Chocolate tortoni
4 servings
Ingredients
| Quantity | Ingredient | |
|---|---|---|
| 2 | Sq Unsweetened Chocolate | |
| 6 | ounces | Semi Sweet Chocolate |
| ½ | cup | Chopped almonds |
| 4 | Egg Whites | |
| ⅛ | teaspoon | Cream of Tartar |
| ⅛ | teaspoon | Salt |
| ¼ | cup | Sugar |
| 2½ | cup | Whipping Cream |
| 2 | teaspoons | Sugar |
| 1 | tablespoon | Vanilla |
| 6 | ounces | Chopped Candied Red Cherries |
Directions
In a microwave oven or over boiling water, melt both kinds of chocolate. Set aside to cool. Toast the almonds in a shallow pan in a moderate oven (350 degrees) for about 10 minutes. Beat egg whites with cream of tartar and salt until foamy white. Gradually beat in ¼ cup of sugar, 1 tablespoon at a time, until soft peaks form. Beat two cups of cream in a bowl until stiff.

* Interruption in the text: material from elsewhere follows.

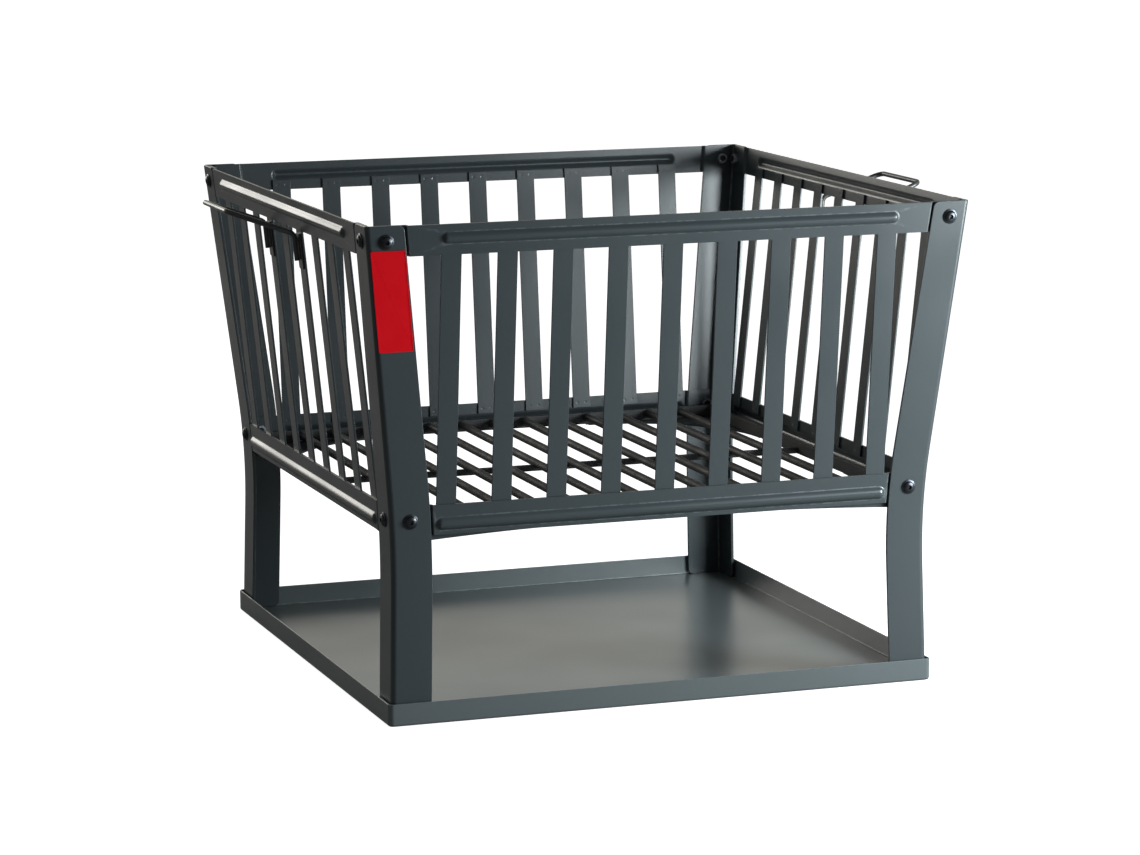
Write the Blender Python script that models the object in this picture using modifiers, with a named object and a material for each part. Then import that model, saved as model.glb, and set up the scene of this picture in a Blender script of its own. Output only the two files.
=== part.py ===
"""Fire pit with grate: a square slatted steel basket on four flared legs, standing in a floor tray.

Metres, +Z up. X runs to the right along the front, Y to the back, and the origin is
under the middle of the tray. One side and one corner are modelled. The other three
of each are the same shape, turned about Z by quarter turns.
"""
import math

import bmesh
import bpy
from mathutils import Matrix, Vector

# Driving dimensions
GAP = 0.0003              # clearance between neighbouring pieces
HEIGHT = 0.462            # top of the legs
TOP_HALF_WIDTH = 0.2935   # from the middle to a leg's outer face, at the top

TRAY_SIDE = 0.540
TRAY_RIM = 0.021
TRAY_SHEET = 0.0015
TRAY_CORNER = 0.005       # outer radius of the upright corners
TRAY_FOLD = 0.0025        # outer radius between floor and rim

LEG_SHEET = 0.003
LEG_FOLD = 0.005          # outer radius of the fold between the two flanges
LEG_LEAN = 0.105          # outward run per rise, above the bend
LEG_FOOT_LEAN = -0.025    # the same below the bend, where the feet turn out again
LEG_BEND_MIDDLE = 0.170   # height where the two straight stretches would meet
LEG_BEND_REACH = 0.055    # the bend runs this far above and below its middle
FLANGE = 0.0385           # width of a flange, up to the top of the bend
FLANGE_TOP = 0.036        # its width at the top of the leg
FLANGE_CORNER = 0.004     # radius of the flanges' free corners

RAIL_SHEET = 0.002
RAIL_WIDTH = 0.028
TOP_RAIL_MIDDLE = 0.4475
LOWER_RAIL_MIDDLE = 0.1885
RAIL_END_GAP = 0.0024     # open line between a rail's face and the leg flange
JOGGLE_RUN = 0.0017       # length of the step that takes the rail's end behind the flange
TAB_END_INSET = 0.009     # from the leg's outer face to the end of the rail's tab
BEAD_HALF_LENGTH = 0.2225
BEAD_END = 0.009          # length over which the pressed bead fades out
BEAD_DEPTH = 0.0035
TOP_BEAD_HALF_WIDTH = 0.006
TOP_BEAD_OFFSET = 0.0014   # bead's middle above the rail's middle line
LOWER_BEAD_HALF_WIDTH = 0.0065
LOWER_BEAD_OFFSET = -0.0039

SLAT_COUNT = 9
SLAT_PITCH = 0.053
SLAT_WIDTH = 0.019
SLAT_SHEET = 0.002
SLAT_LAP_TOP = 0.010      # overlap with the top rail
SLAT_LAP_LOWER = 0.011    # overlap with the lower rail
WELD_SINK = 0.00025       # how far a welded slat sinks into the rail

SCREW_HEAD_RADIUS = 0.007
SCREW_HEAD_HEIGHT = 0.0034
SCREW_COLLAR = 0.0008
SCREW_RADIUS = 0.003      # M6
SCREW_LENGTH = 0.012
SCREW_HOLE_RADIUS = 0.0034
SOCKET_FLATS = 0.004
SOCKET_DEPTH = 0.0019
NUT_FLATS = 0.010
NUT_HEIGHT = 0.005
NUT_HOLE_RADIUS = 0.0032
SCREW_SIDES = 12

BRACKET_TOP = 0.1765
BRACKET_SHEET = 0.002
BRACKET_REACH = 0.150     # from the corner along each side
BRACKET_ARM = 0.012       # width at the tip of an arm
BRACKET_LIP = 0.0075      # depth of the turned-down edge at the leg, fading to the tip
BRACKET_LIP_TIP = 0.001
BRACKET_LIP_STEPS = 4

GRATE_HALF = 0.248
GRATE_BAR_COUNT = 13
GRATE_BAR_RADIUS = 0.004
GRATE_BAR_SIDES = 10
GRATE_FRAME_HEIGHT = 0.012
GRATE_FRAME_SHEET = 0.005

HANDLE_WIRE = 0.0025      # radius
HANDLE_REACH = 0.355      # from the middle of the basket to the grip's centre line
HANDLE_HEIGHT = 0.452     # height of the grip's centre line
HANDLE_RISE = math.radians(20)
HANDLE_CORNER = 0.009     # centre line radius of the grip's corners
HANDLE_FOOT = 0.404       # height of the wire's lower ends
HANDLE_FOOT_RADIUS = 0.007
HANDLE_SLAT = 1           # the arms stand on the slats this many places from the middle
HANDLE_GRIP_HALF = 0.047  # they come a little closer together towards the grip
TAB_WIDTH = 0.014
TAB_LOW = 0.396
TAB_HIGH = 0.430
TAB_SHEET = 0.0015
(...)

Beat in two teaspoons of sugar, the vanilla and melted chocolate, blend well. Fold the beaten egg whites, the chopped cherries, toasted almonds and the melted semi-sweet chocolate into the whipped cream mixture. Small chunks of chocolate may remain. Place paper baking cups in 24 muffin-pan cups (about 2 inches diameter). Freeze until firm. four hours or overnight. Beat remaining ½ cup of cream in a small bowl until stiff. Garnish each tortoni with a rosette of cream and a candied cherry.